▸ **WHAT YOU SHOULD DO**:
Each line should be copied exactly.

▸ **DATA SECTION**:
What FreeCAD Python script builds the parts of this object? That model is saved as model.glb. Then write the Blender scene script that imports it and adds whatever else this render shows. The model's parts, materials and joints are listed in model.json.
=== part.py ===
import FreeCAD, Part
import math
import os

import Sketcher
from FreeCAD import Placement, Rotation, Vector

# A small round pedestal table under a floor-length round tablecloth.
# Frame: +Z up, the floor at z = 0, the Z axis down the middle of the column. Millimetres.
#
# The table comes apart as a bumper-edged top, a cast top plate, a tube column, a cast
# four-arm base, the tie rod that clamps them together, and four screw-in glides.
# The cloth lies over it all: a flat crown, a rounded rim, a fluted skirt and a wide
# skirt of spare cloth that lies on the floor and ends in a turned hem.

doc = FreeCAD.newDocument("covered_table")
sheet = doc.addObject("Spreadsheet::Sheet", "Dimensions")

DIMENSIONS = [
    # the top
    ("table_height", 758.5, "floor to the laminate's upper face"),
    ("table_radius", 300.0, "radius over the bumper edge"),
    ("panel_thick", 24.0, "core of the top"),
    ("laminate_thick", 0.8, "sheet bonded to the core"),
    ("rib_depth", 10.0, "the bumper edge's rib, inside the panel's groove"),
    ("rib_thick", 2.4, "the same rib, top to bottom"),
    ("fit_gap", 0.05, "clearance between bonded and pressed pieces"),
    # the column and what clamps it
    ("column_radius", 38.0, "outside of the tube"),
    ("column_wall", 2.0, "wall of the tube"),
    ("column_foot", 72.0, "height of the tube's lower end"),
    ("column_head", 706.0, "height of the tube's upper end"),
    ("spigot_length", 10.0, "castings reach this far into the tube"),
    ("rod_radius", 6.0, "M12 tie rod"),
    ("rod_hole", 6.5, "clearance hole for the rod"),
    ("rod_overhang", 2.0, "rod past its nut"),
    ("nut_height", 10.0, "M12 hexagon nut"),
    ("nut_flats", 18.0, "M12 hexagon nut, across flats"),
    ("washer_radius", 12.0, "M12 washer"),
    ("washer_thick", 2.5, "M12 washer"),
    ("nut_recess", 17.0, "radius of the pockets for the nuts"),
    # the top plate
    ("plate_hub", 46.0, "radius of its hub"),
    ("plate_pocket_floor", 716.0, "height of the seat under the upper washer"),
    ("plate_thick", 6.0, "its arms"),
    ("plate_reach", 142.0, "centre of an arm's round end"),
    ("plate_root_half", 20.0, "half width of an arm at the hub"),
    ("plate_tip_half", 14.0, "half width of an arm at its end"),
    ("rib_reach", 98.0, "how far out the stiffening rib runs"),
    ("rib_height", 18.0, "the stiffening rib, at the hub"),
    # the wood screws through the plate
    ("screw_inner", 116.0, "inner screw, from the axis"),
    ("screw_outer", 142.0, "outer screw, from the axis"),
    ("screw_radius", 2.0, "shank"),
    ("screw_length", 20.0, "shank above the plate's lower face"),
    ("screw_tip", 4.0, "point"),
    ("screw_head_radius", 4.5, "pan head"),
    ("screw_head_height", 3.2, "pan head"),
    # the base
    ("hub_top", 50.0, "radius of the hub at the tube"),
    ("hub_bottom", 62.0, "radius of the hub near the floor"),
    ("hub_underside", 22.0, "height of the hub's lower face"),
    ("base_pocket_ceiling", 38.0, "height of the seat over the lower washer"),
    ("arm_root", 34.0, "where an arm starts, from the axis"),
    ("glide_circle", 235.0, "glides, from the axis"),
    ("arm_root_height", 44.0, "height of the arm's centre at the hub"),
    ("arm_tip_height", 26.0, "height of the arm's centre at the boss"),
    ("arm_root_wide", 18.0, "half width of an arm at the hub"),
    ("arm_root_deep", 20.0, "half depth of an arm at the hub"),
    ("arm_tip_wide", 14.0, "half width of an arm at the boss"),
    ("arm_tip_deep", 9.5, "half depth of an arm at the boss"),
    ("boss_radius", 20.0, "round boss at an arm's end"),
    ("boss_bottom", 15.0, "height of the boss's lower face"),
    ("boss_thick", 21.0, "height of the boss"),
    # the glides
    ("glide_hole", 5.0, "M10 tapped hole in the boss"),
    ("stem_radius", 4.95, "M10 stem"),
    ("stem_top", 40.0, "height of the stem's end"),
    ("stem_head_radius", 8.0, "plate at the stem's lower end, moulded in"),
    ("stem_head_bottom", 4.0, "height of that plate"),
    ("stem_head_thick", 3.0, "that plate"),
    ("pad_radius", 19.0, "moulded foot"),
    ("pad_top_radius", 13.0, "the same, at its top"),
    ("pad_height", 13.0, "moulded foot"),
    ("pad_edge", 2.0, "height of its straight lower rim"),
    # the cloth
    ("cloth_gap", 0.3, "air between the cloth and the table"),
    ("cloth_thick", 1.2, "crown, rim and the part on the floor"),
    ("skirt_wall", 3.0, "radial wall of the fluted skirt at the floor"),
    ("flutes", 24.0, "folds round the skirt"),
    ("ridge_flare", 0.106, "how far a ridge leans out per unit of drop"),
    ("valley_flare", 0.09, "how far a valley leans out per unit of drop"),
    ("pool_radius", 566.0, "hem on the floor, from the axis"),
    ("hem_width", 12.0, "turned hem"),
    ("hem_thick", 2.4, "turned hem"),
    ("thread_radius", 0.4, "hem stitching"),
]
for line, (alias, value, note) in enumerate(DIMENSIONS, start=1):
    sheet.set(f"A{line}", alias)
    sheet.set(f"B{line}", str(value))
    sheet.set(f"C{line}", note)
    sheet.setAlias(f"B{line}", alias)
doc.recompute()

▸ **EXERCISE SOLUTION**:
What FreeCAD Python script builds the parts of this object? That model is saved as model.glb. Then write the Blender scene script that imports it and adds whatever else this render shows. The model's parts, materials and joints are listed in model.json.
=== part.py ===
import FreeCAD, Part
import math
import os

import Sketcher
from FreeCAD import Placement, Rotation, Vector

# A small round pedestal table under a floor-length round tablecloth.
# Frame: +Z up, the floor at z = 0, the Z axis down the middle of the column. Millimetres.
#
# The table comes apart as a bumper-edged top, a cast top plate, a tube column, a cast
# four-arm base, the tie rod that clamps them together, and four screw-in glides.
# The cloth lies over it all: a flat crown, a rounded rim, a fluted skirt and a wide
# skirt of spare cloth that lies on the floor and ends in a turned hem.

doc = FreeCAD.newDocument("covered_table")
sheet = doc.addObject("Spreadsheet::Sheet", "Dimensions")

DIMENSIONS = [
    # the top
    ("table_height", 758.5, "floor to the laminate's upper face"),
    ("table_radius", 300.0, "radius over the bumper edge"),
    ("panel_thick", 24.0, "core of the top"),
    ("laminate_thick", 0.8, "sheet bonded to the core"),
    ("rib_depth", 10.0, "the bumper edge's rib, inside the panel's groove"),
    ("rib_thick", 2.4, "the same rib, top to bottom"),
    ("fit_gap", 0.05, "clearance between bonded and pressed pieces"),
    # the column and what clamps it
    ("column_radius", 38.0, "outside of the tube"),
    ("column_wall", 2.0, "wall of the tube"),
    ("column_foot", 72.0, "height of the tube's lower end"),
    ("column_head", 706.0, "height of the tube's upper end"),
    ("spigot_length", 10.0, "castings reach this far into the tube"),
    ("rod_radius", 6.0, "M12 tie rod"),
    ("rod_hole", 6.5, "clearance hole for the rod"),
    ("rod_overhang", 2.0, "rod past its nut"),
    ("nut_height", 10.0, "M12 hexagon nut"),
    ("nut_flats", 18.0, "M12 hexagon nut, across flats"),
    ("washer_radius", 12.0, "M12 washer"),
    ("washer_thick", 2.5, "M12 washer"),
    ("nut_recess", 17.0, "radius of the pockets for the nuts"),
    # the top plate
    ("plate_hub", 46.0, "radius of its hub"),
    ("plate_pocket_floor", 716.0, "height of the seat under the upper washer"),
    ("plate_thick", 6.0, "its arms"),
    ("plate_reach", 142.0, "centre of an arm's round end"),
    ("plate_root_half", 20.0, "half width of an arm at the hub"),
    ("plate_tip_half", 14.0, "half width of an arm at its end"),
    ("rib_reach", 98.0, "how far out the stiffening rib runs"),
    ("rib_height", 18.0, "the stiffening rib, at the hub"),
    # the wood screws through the plate
    ("screw_inner", 116.0, "inner screw, from the axis"),
    ("screw_outer", 142.0, "outer screw, from the axis"),
    ("screw_radius", 2.0, "shank"),
    ("screw_length", 20.0, "shank above the plate's lower face"),
    ("screw_tip", 4.0, "point"),
    ("screw_head_radius", 4.5, "pan head"),
    ("screw_head_height", 3.2, "pan head"),
    # the base
    ("hub_top", 50.0, "radius of the hub at the tube"),
    ("hub_bottom", 62.0, "radius of the hub near the floor"),
    ("hub_underside", 22.0, "height of the hub's lower face"),
    ("base_pocket_ceiling", 38.0, "height of the seat over the lower washer"),
    ("arm_root", 34.0, "where an arm starts, from the axis"),
    ("glide_circle", 235.0, "glides, from the axis"),
    ("arm_root_height", 44.0, "height of the arm's centre at the hub"),
    ("arm_tip_height", 26.0, "height of the arm's centre at the boss"),
    ("arm_root_wide", 18.0, "half width of an arm at the hub"),
    ("arm_root_deep", 20.0, "half depth of an arm at the hub"),
    ("arm_tip_wide", 14.0, "half width of an arm at the boss"),
    ("arm_tip_deep", 9.5, "half depth of an arm at the boss"),
    ("boss_radius", 20.0, "round boss at an arm's end"),
    ("boss_bottom", 15.0, "height of the boss's lower face"),
    ("boss_thick", 21.0, "height of the boss"),
    # the glides
    ("glide_hole", 5.0, "M10 tapped hole in the boss"),
    ("stem_radius", 4.95, "M10 stem"),
    ("stem_top", 40.0, "height of the stem's end"),
    ("stem_head_radius", 8.0, "plate at the stem's lower end, moulded in"),
    ("stem_head_bottom", 4.0, "height of that plate"),
    ("stem_head_thick", 3.0, "that plate"),
    ("pad_radius", 19.0, "moulded foot"),
    ("pad_top_radius", 13.0, "the same, at its top"),
    ("pad_height", 13.0, "moulded foot"),
    ("pad_edge", 2.0, "height of its straight lower rim"),
    # the cloth
    ("cloth_gap", 0.3, "air between the cloth and the table"),
    ("cloth_thick", 1.2, "crown, rim and the part on the floor"),
    ("skirt_wall", 3.0, "radial wall of the fluted skirt at the floor"),
    ("flutes", 24.0, "folds round the skirt"),
    ("ridge_flare", 0.106, "how far a ridge leans out per unit of drop"),
    ("valley_flare", 0.09, "how far a valley leans out per unit of drop"),
    ("pool_radius", 566.0, "hem on the floor, from the axis"),
    ("hem_width", 12.0, "turned hem"),
    ("hem_thick", 2.4, "turned hem"),
    ("thread_radius", 0.4, "hem stitching"),
]
for line, (alias, value, note) in enumerate(DIMENSIONS, start=1):
    sheet.set(f"A{line}", alias)
    sheet.set(f"B{line}", str(value))
    sheet.set(f"C{line}", note)
    sheet.setAlias(f"B{line}", alias)
doc.recompute()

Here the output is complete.